News
Banks ‘poaching’ on microfinanciers’ turf as battle for small savers intensifies
Posted Wednesday, February 4 2009 at 17:39
“With this law in place, MFIs will offer banks competition on a level playing field,” said Mr Nkungi. whose 42-member outfit draws its membership not just from MFIs, but also from banks.
He says that Barclays, Equity, K-Rep and Co-operative Bank as well as insurance companies are members of the AMFI.
Mr Nkungi asserts that competition between banks and MFIs will be healthy “if properly done and when none undermines the other.”
He agreed that the banks have been “poaching” the best clients of MFIs.
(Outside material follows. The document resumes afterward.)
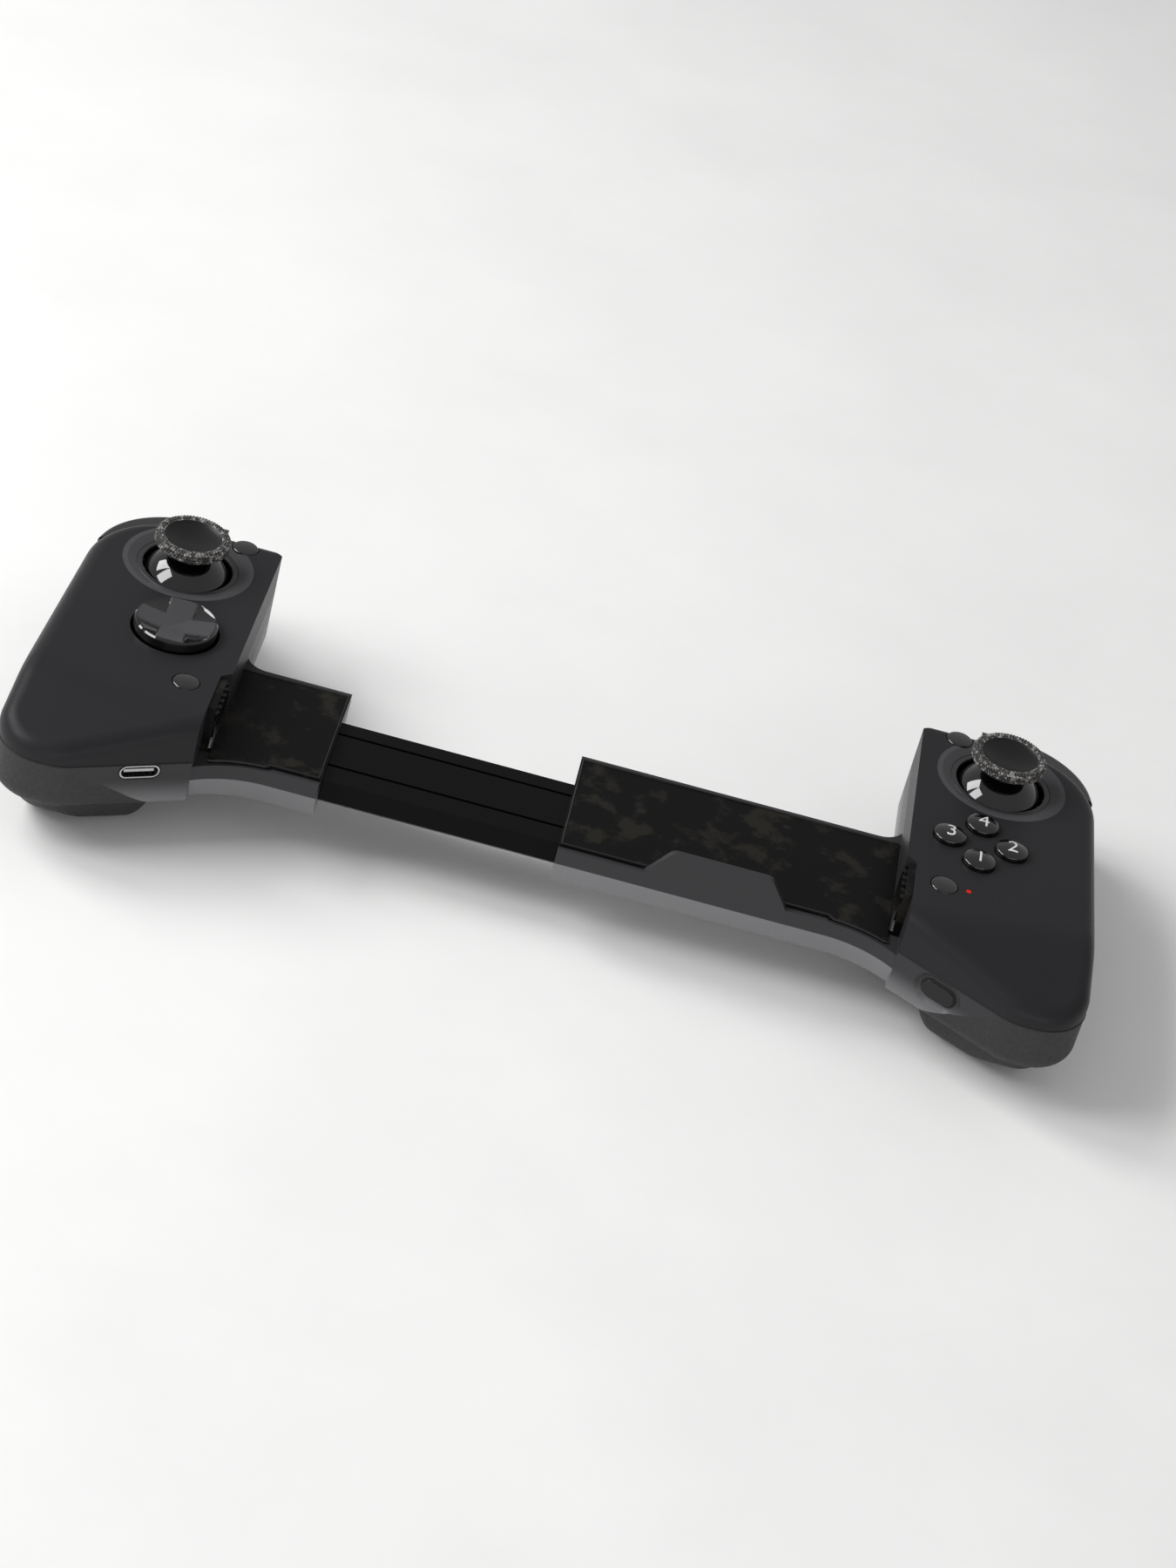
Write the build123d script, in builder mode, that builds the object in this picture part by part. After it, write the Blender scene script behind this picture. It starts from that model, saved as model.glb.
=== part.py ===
from build123d import *
import os
from math import atan2, cos, degrees, radians, sin, tan

# Telescopic game controller that holds a phone between two grips.
# Millimetres. X runs from the left grip to the right one, Y towards the shoulder buttons and Z out of the
# face. The controller lies on the backs of its handles. The origin is the middle of its footprint.
# Left and right mean the user's, with the face up. A grip and all that it carries is drawn as a right one,
# with X from its inner wall. It is then moved out to its place, and mirrored for the left.

# Driving sizes of the whole
inner_half = 75.5          # grip's inner wall from the middle, opened for a large phone
recess_x = 2.2             # bottom of the recess for the end pad
shoulder_x = 41.0          # outer side at the shoulder buttons
handle_x = 44.0            # outer side at the handle's tip
half_depth = 52.5          # handle tips from the middle
grip_top_y = 38.9          # shoulder wall
handle_drop = 10.0         # textured handle cover below the back shell
back_height = 12.0         # back shell
front_height = 10.0        # front shell
rest_depth = 11.0          # phone rest below the face
wall = 2.0                 # shells
joint_gap = 0.3            # between a moving piece and the edge it passes
slip_fit = 0.15            # button in its hole
pin_fit = 0.05             # pin in its bore
seat_fit = 0.03            # fixed piece in its seat
overrun = 5.0              # how far a cut runs past what it cuts
tight_corner_share = 0.12  # least rounding left on a corner that is moved in
level_share = 0.01         # part of a face's normal that counts as none
half_share = 0.5

span = 2 * (handle_x + half_depth)    # side of a block that cuts all beyond a plane
shell_bottom_z = handle_drop
seam_z = shell_bottom_z + back_height
face_z = seam_z + front_height
rest_z = face_z - rest_depth
inside_z = face_z - wall
floor_z = shell_bottom_z + wall

# Grip outline seen from the front
tip_width = 16.0           # handle's tip, up to its slanted front edge
recess_top_y = -16.2       # upper end of the end pad's recess
recess_slant = 2.0
recess_bottom_y = -38.1    # corner between the recess and the slanted front edge
shoulder_radius = 20.0
tip_radius = 11.0
rim_radius = 4.0           # rounding of the face's outer edge
back_radius = 4.0          # rounding of the back's outer edge
corner_notch = 1.9         # step at the inner end of the shoulder

# Slope of the face over the handle
crease_inner = (2.0, -37.2)
crease_outer = (21.4, -33.4)
slope_drop = 4.39          # at the handle's tip
crease_radius = 30.0

# Wing: tray under the phone
wing_y = -13.5             # middle of the wing
pad_half_width = 17.1
rim_half_width = 18.7
waist_half_width = 19.2
base_half_width = 16.7
rim_drop = 0.5             # wing's rim below the phone rest
waist_depth = 3.7          # widest level below the phone rest
wing_depth = 9.6           # wing's base below the phone rest
right_wing_length = 73.4
left_wing_length = 24.6
pad_thickness = 0.8
flare_length = 15.7        # where the wing's front edge runs out to the grip
flare_radius_back = 5.0
lip_start, lip_end = -54.5, -22.8
lip_top_start, lip_top_end = -49.3, -27.3
lip_height = 6.9
lip_thickness = 1.6
lip_radius = 2.5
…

“The banks not only keep our cash but also our clients’ cash, so they are able to identify the good clients of MFIs — whom they have been poaching by advancing loans against their deposits. So, right now, MFIs are losing, but starting from April 30, MFIs will be legally empowered to collect deposits and manage their own accounts.”
That banks have entered the turf of MFIs is underscored by the fact that many have gone rural following what is now referred to as the “Equity revolution” — sparked by Equity Bank allowing potential clients to open accounts with zero balance.
Thereafter, a lot of other banks have taken the cue and begun offering no-collateral loans of as low as Sh50,000. Mr Nkungi says that, in effect, the banks have adopted the MFI modus operandi
“This is a normal transition, the clients in question cannot stay with MFIs for ever” said Ms Gakuru. She also argued that the movement of groups from MFIs to banks is a sign of growth in the national economy. “What MFIs should be doing is acquiring new clients.”
Up to 100 per cent of savings groups and SMEs’ deposits are currently held by banks, who reportedly offer them 2.5 per cent to 6 per cent interest on the deposits then lend out the money at between 11 per cent and 12.5 per cent per annum (depending on the type of loan).
Insiders says the effective lending rate could be much more because of hidden charges fees and charges that are usually not put down in the loan agreements.
The Act has already enabled the Kenya Women Finance Trust (KFWT) to be allowed to take deposits by the Central Bank, making it the first microfinance institution to benefit from the provisions of the Act.
Besides this, Faulu Kenya has also been given a provisional license.
In the course of this year alone, 12 MFIs are likely to get similar licences once they comply with the relevant regulations.
Besides being allowed to accept deposits, the MFIs will be allowed to access funds from different sources and can even bid for equity capital. But they will have to meet quite stringent conditions including retaining between Sh20 million and Sh60 million as core capital.
It has been a long struggle. Mr Nkungi recalled, “When we approached the government eight years ago with the idea of a regulatory statute, they said we were too small and did not want to deal with us.”